— Три коня рвут тебя на части, три любви; с тремя тебе, голубчик, жить, век вековать. Сбежать захочешь, убежишь и вернёшься. На канитель твою кладу тебе тридцать пять тучных лет, а там прощайся с заводиками. На театр твой кладу тебе шестьдесят лет, начиная от домашнего кружка. На жену твою кладу вам полвека жизни рука об руку. В горе и радости, в богатстве и бедности, в болезни и здравии, пока смерть не разлучит вас!
Заикина откинулась на спинку кресла:
— Анюта, мышь серая, тебе двадцать восьмой смертный год напророчила? Я же ещё десяток накину, до тридцать восьмого страшного. Накину, отведу! Нет, не я — сам ты себе их отведёшь. Возьмёшь под уздцы и в стойло, к кормушке с чистым пшеничным зерном! Переживёшь и отцо̀в срок, и дѐдов; до прадеда, жаль, полтора годка не дотянешь. Ну да то не беда, душа моя, то уже счастье, с твоим-то сердцем! Уйдёшь во сне, по-тихому, как праведник. Врачи удивятся, не поверят: как и жил? с таким-то букетом?! Эх, врачи, пиявочники, клистирные трубки… Мы, нюансеры, долго живём, дольше назначенного — если, конечно, доле своей не противимся. Минует тебя и сума, и тюрьма, и барак в тайге, и пуля у кирпичной стены…
Старуха улыбнулась:
— Супруга твоя любезная в обнимку со всеми её болезнями, истинными и мнимыми… Да, вижу. До семидесяти семи дотянет, ты уж не сомневайся. Сын-туберкулёзник восемьдесят годков небо коптить будет. Дочка брата переплюнет — восемьдесят шесть, как один день. Ты уж постарайся, накрой плащом. Сложи пустячок к пустячку: взгляд к жесту, свет к музыке. Жалко будет, если прахом всё пойдёт! Семья ведь, не понюшка табаку! Ладно, хватит о тебе…
Она щёлкнула пальцами, будто кастаньетами.
— Эй, убивец! Да не прячься, всё равно вижу…
У стены встала тень в бежевом пальто-коверкоте и щегольском котелке. Карман пальто слегка оттопыривался: там лежал револьвер. Нет, не шестизарядный «француз» — семизарядный наган, из которого был убит несчастный Осенька.
— Я Миша Клёст, — произнесла тень.
И запнулась, словно забыла, что хотела сказать.
Явление второе
СВЕЧА
«Южный край», стр. 3:
В церкви темно. В церкви тихо.
— О преблаженне святителю Спиридоне! Умоли благосердие Человеколюбца Бога, да не осудит нас по беззакониям нашим, но да сотворит с нами по милости Своей…

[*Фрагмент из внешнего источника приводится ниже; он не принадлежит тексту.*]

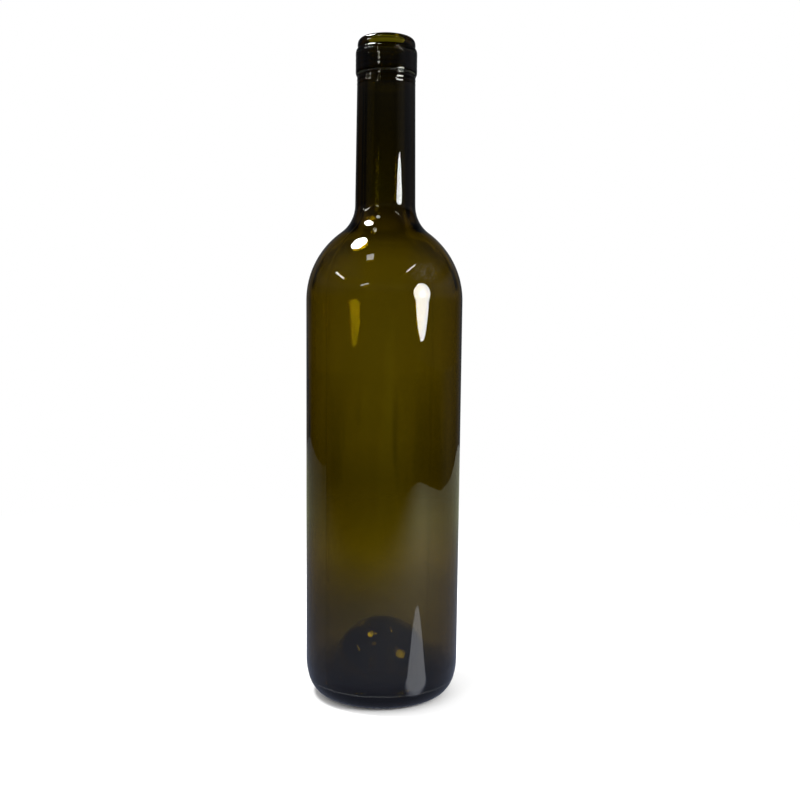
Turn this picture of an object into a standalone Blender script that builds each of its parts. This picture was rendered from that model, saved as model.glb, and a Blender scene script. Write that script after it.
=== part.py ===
"""A bordeaux wine bottle: one piece of olive glass, empty and open at the mouth.

Metres, +Z up. The origin is the middle of the ring that the bottle stands on.
The whole bottle is turned from one profile. It starts at the top of the punt
inside, runs out to the trough and up the inner wall to the mouth, goes over
the lip and down the outside to the standing ring, and ends under the punt.
"""
import bpy
from math import acos, atan2, cos, hypot, pi, radians, sin, sqrt, tan

# Height and body
TOTAL_HEIGHT = 0.3148
BODY_RADIUS = 0.0377
HEEL_TOP_RADIUS = 0.03695
BODY_TOP = 0.1909
SIDE_WALL = 0.0028

# Shoulder and neck, outside and inside
SHOULDER_ROUND = 0.0399
NECK_FLARE = 0.0165
NECK_ROOT_RADIUS = 0.01454
NECK_TOP_RADIUS = 0.01398
INNER_SHOULDER_ROUND = SHOULDER_ROUND - SIDE_WALL
INNER_NECK_FLARE = 0.0190
BORE_ROOT_RADIUS = 0.0100

# Cork finish: a collar band with a rounded lip above it
MOUTH_RADIUS = 0.00925
MOUTH_EDGE = 0.0008
LIP_RADIUS = 0.01386
LIP_ROUND = 0.0037
LIP_FOOT = 0.0010
NOTCH_RADIUS = 0.01366
BAND_RADIUS = 0.01472
BAND_BOTTOM = 0.2970
BAND_SHOULDER = 0.0024
BAND_EDGE = 0.0005

# Heel, standing ring and punt
HEEL_HEIGHT = 0.0176
HEEL_FULLNESS = 2.2
RING_OUTER_RADIUS = 0.0260
RING_INNER_RADIUS = 0.0235
RING_EDGE = 0.0016
PUNT_RISE = 0.0364
PUNT_DOME = 0.0233
PUNT_FLANK = radians(75)
PUNT_WALL = 0.0050
TROUGH_FLOOR = 0.0055
TROUGH_ROUND = 0.0030
INNER_HEEL_TOP = 0.0210

TURN_STEPS = 48
CURVE_TOLERANCE = 0.00008
SHARP_EDGE = radians(40)

GLASS_COLOUR = (0.115, 0.095, 0.012, 1.0)
GLASS_ROUGHNESS = 0.04
GLASS_IOR = 1.52


def arc(centre, radius, start, end):
    """Points round a centre from one angle to another, both ends included."""
    widest_step = 2 * acos(1 - CURVE_TOLERANCE / radius)
    steps = max(2, round(abs(end - start) / widest_step))
    angles = [start + (end - start) * i / steps for i in range(steps + 1)]
    return [(centre[0] + radius * cos(a), centre[1] + radius * sin(a)) for a in angles]


def heel_curve(foot, top, fullness, steps=9):
    """A full quarter curve from the foot, where it is level, to the top, where it is upright."""
    power = 2 / fullness
    width = top[0] - foot[0]
    height = top[1] - foot[1]
    angles = [pi / 2 * i / steps for i in range(steps + 1)]
    return [(foot[0] + width * sin(a) ** power, top[1] - height * cos(a) ** power) for a in angles]


def shoulder_curve(start, dome_radius, flare_radius, neck_radius):
    """The shoulder from the top of the side: a dome that flows into the flare under the neck."""
    dome_centre = (start[0] - dome_radius, start[1])
    flare_across = neck_radius + flare_radius - dome_centre[0]
    flare_up = sqrt((dome_radius + flare_radius) ** 2 - flare_across ** 2)
    flare_centre = (neck_radius + flare_radius, dome_centre[1] + flare_up)
    turn = atan2(flare_up, flare_across)
    dome = arc(dome_centre, dome_radius, 0, turn)
    flare = arc(flare_centre, flare_radius, turn + pi, pi)
    return dome + flare[1:]


def punt_inside():
    """The punt's top face: a dome, a steep flank and the round into the trough."""
    dome = arc((0, PUNT_RISE - PUNT_DOME), PUNT_DOME, pi / 2, pi / 2 - PUNT_FLANK)
    dome[0] = (0, PUNT_RISE)
    flank_top = dome[-1]
    round_start = pi + pi / 2 - PUNT_FLANK
    round_centre_height = TROUGH_FLOOR + TROUGH_ROUND
    flank_foot_height = round_centre_height + TROUGH_ROUND * sin(round_start)
    flank_foot_radius = flank_top[0] + (flank_top[1] - flank_foot_height) / tan(PUNT_FLANK)
    round_centre = (flank_foot_radius - TROUGH_ROUND * cos(round_start), round_centre_height)
    return dome + arc(round_centre, TROUGH_ROUND, round_start, 3 * pi / 2)


def punt_underside():
    """The hollow under the bottle, from the standing ring to the middle of its roof."""
    dome_radius = PUNT_DOME - PUNT_WALL
    dome_centre = (0, PUNT_RISE - PUNT_WALL - dome_radius)
    dome = arc(dome_centre, dome_radius, pi / 2 - PUNT_FLANK, pi / 2)
    dome[-1] = (0, PUNT_RISE - PUNT_WALL)
    edge = arc((RING_INNER_RADIUS, RING_EDGE), RING_EDGE, 3 * pi / 2, pi + pi / 2 - PUNT_FLANK)
    return edge + dome


def inner_wall():
    """From the trough up the inside of the heel, side, shoulder and neck to the mouth."""
    trough = punt_inside()
    side_foot = (HEEL_TOP_RADIUS - SIDE_WALL, INNER_HEEL_TOP)
    side_top = (BODY_RADIUS - SIDE_WALL, BODY_TOP)
    heel = heel_curve(trough[-1], side_foot, HEEL_FULLNESS, steps=6)
    shoulder = shoulder_curve(side_top, INNER_SHOULDER_ROUND, INNER_NECK_FLARE, BORE_ROOT_RADIUS)
    mouth_centre = (MOUTH_RADIUS + MOUTH_EDGE, TOTAL_HEIGHT - MOUTH_EDGE)
    mouth = arc(mouth_centre, MOUTH_EDGE, pi, pi / 2)
    return trough + heel[1:] + shoulder + mouth


def finish():
    """The rounded lip, the notch under it and the collar band."""
    lip_centre = (LIP_RADIUS - LIP_ROUND, TOTAL_HEIGHT - LIP_ROUND)
    lip = arc(lip_centre, LIP_ROUND, pi / 2, 0)
    notch_height = lip_centre[1] - LIP_FOOT
    notch = (NOTCH_RADIUS, notch_height)
    band_shoulder_width = BAND_RADIUS - NOTCH_RADIUS
    band_shoulder = [
        (NOTCH_RADIUS + band_shoulder_width * sin(a), notch_height - BAND_SHOULDER * (1 - cos(a)))
        for a in (radians(35), radians(62), radians(90))
    ]
    band_edge_centre = (BAND_RADIUS - BAND_EDGE, BAND_BOTTOM + BAND_EDGE)
    band_edge = arc(band_edge_centre, BAND_EDGE, 0, -pi / 2)
    return lip + [notch] + band_shoulder + band_edge + [(NECK_TOP_RADIUS, BAND_BOTTOM)]


def outer_wall():
    """From the lip down the neck, shoulder, side and heel to the standing ring."""
    side_top = (BODY_RADIUS, BODY_TOP)
    shoulder = shoulder_curve(side_top, SHOULDER_ROUND, NECK_FLARE, NECK_ROOT_RADIUS)
    ring = (RING_OUTER_RADIUS, 0)
    heel = heel_curve(ring, (HEEL_TOP_RADIUS, HEEL_HEIGHT), HEEL_FULLNESS)
    return finish() + shoulder[::-1] + heel[::-1]


def bottle_profile():
    """The closed run of the wall, without points that fall on one another."""
    run = inner_wall() + outer_wall() + punt_underside()
    kept = [run[0]]
    for point in run[1:]:
        if hypot(point[0] - kept[-1][0], point[1] - kept[-1][1]) > 0.00002:
            kept.append(point)
    return kept


def olive_glass():
    """Dark olive bottle glass."""
    material = bpy.data.materials.new("olive_glass")
    material.use_nodes = True
    shader = material.node_tree.nodes["Principled BSDF"]
    shader.inputs["Base Color"].default_value = GLASS_COLOUR
    shader.inputs["Metallic"].default_value = 0.0
    shader.inputs["Roughness"].default_value = GLASS_ROUGHNESS
    shader.inputs["IOR"].default_value = GLASS_IOR
    shader.inputs["Transmission Weight"].default_value = 0.85
    return material


def turned(name, profile, material, collection):
    """A solid turned about the Z axis from a profile in the XZ plane."""
    outline = bpy.data.meshes.new(name)
    points = [(radius, 0, height) for radius, height in profile]
    edges = [(i, i + 1) for i in range(len(points) - 1)]
    outline.from_pydata(points, edges, [])
    piece = bpy.data.objects.new(name, outline)
    collection.objects.link(piece)
    screw = piece.modifiers.new("Turn", 'SCREW')
    screw.axis = 'Z'
    screw.angle = 2 * pi
    screw.steps = TURN_STEPS
    screw.render_steps = TURN_STEPS
    screw.use_merge_vertices = True
    screw.merge_threshold = 0.00001
    bpy.context.view_layer.update()
    evaluated = piece.evaluated_get(bpy.context.evaluated_depsgraph_get())
    solid = bpy.data.meshes.new_from_object(evaluated)
    piece.modifiers.clear()
    piece.data = solid
    solid.name = name
    bpy.data.meshes.remove(outline)
    solid.materials.append(material)
    solid.shade_smooth()
    solid.set_sharp_from_angle(angle=SHARP_EDGE)
    return piece


def main():
    for old in list(bpy.data.objects):
        bpy.data.objects.remove(old, do_unlink=True)
    collection = bpy.data.collections.new("bordeaux_wine_bottle")
    bpy.context.scene.collection.children.link(collection)
    turned("bottle", bottle_profile(), olive_glass(), collection)


main()
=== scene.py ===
"""The looks of a bordeaux wine bottle: one wall of olive glass on a pale table top.

Metres, +Z up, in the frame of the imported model. The wall is turned again from
the bottle's own sizes with finer steps, and the mould's marks are pressed into
it: the seams, the parting line of the heel, the knurled ring that it stands on,
the rings under the collar band and the slight waves and folds of the inner face.

The room is made for the glass. What is seen through the wall, what is mirrored in
it and what is seen beside it have each their own brightness, as they have between
the screens and lamps round a bottle that is being photographed.
"""

import bpy
from math import acos, atan2, cos, hypot, pi, radians, sin, sqrt, tan
from mathutils import Matrix, Vector


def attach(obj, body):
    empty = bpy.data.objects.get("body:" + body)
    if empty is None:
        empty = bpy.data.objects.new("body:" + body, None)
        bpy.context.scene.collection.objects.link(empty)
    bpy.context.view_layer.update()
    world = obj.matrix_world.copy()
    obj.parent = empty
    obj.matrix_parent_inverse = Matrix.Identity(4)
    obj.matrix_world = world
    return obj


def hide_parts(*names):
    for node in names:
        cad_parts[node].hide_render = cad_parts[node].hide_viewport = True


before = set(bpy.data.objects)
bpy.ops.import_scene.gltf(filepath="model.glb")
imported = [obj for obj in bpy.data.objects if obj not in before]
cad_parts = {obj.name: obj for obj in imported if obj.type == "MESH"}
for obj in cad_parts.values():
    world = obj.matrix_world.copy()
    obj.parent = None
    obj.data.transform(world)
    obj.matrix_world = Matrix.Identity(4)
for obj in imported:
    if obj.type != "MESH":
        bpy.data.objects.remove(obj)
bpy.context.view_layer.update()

# Height and body
TOTAL_HEIGHT = 0.3148
BODY_RADIUS = 0.0377
HEEL_TOP_RADIUS = 0.03695
BODY_TOP = 0.1909
SIDE_WALL = 0.0028

# Shoulder and neck, outside and inside
SHOULDER_ROUND = 0.0399
NECK_FLARE = 0.0165
NECK_ROOT_RADIUS = 0.01454
NECK_TOP_RADIUS = 0.01398
INNER_SHOULDER_ROUND = SHOULDER_ROUND - SIDE_WALL
INNER_NECK_FLARE = 0.0190
BORE_ROOT_RADIUS = 0.0100

# Cork finish: a collar band with a rounded lip above it
MOUTH_RADIUS = 0.00925
MOUTH_EDGE = 0.0008
LIP_RADIUS = 0.01386
LIP_ROUND = 0.0037
LIP_FULLNESS = 2.6
LIP_FOOT = 0.0014
NOTCH_RADIUS = 0.01366
BAND_RADIUS = 0.01472
BAND_BOTTOM = 0.2970
BAND_SHOULDER = 0.0024
BAND_EDGE = 0.0015
BAND_FOOT = 0.0006
NECK_BEADS = ((0.2950, 0.00008, 0.0006), (0.2932, 0.00008, 0.0006))

# Heel, standing ring and punt
HEEL_HEIGHT = 0.0176
HEEL_FULLNESS = 2.2
RING_OUTER_RADIUS = 0.0260
RING_INNER_RADIUS = 0.0235
RING_EDGE = 0.0016
PUNT_RISE = 0.0364
PUNT_DOME = 0.0233
PUNT_FLANK = radians(75)
PUNT_WALL = 0.0050
TROUGH_FLOOR = 0.0055
TROUGH_ROUND = 0.0030
INNER_HEEL_TOP = 0.0210

# How finely the wall is turned
TURN_STEPS = 280
CURVE_TOLERANCE = 0.00002
SHOULDER_TOLERANCE = 0.000006
CORNER_EASE = 0.00022
INNER_ROW = 0.0050
OUTER_ROW = 0.0160
SHORTEST_STRAIGHT = 0.0038
RIPPLE_ROW = 0.00042
RIPPLE_TOP = 0.3075
RIPPLE_FOOT = 0.2915
ROW_BESIDE_BEND = 0.0004
SAME_POINT = 0.00002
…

Пусто в церкви. Время такое.
— Испроси мне, рабу Божию Михаилу, у Христа и Бога нашего мирное и безмятежное житие, здравие душевное и телесное…
Миша бьёт поклоны.
Пятью минутами раньше он возжёг свечу за упокой раба Божьего Иосифа. Миша не помнит, кто таков сей Иосиф, молод или стар, не помнит, был ли он знаком с усопшим — или знает лишь понаслышке. Но едва февраль сменится мартом, который здесь, в Петербурге — натуральная зима, как к Мише начинают приходить сны. Они смутны, невнятны. Двор, одинокий фонарь. Выстрелы, звон стекла. «С кем, кстати, имею честь?» Сарай с лопатами и мётлами. Костюмчик в талию, рубашка накрахмалена. «Лаврик. Ося…» Ствол нагана скрипит о зубы. «Я Миша Клёст, бью до слёз…» Клёст? Кто это — Клёст?!
Миша не помнит. Но всегда просыпается с криком, когда слышит: «Я Миша Клёст…» «Чш-ш-ш, — шепчет Оленька. Гладит его волосы, слипшиеся от пота. — Чш-ш-ш, всё в порядке, всё хорошо. Не кричи, Никиту разбудишь». «Да, — кивает Миша. — Извини, кошмары мучают». «Я знаю, — вздыхает Оленька. — Весна идёт…»
Раз весна, значит, время ставить поминальную свечу. Затеплится огонёк, и прощайте, кошмары.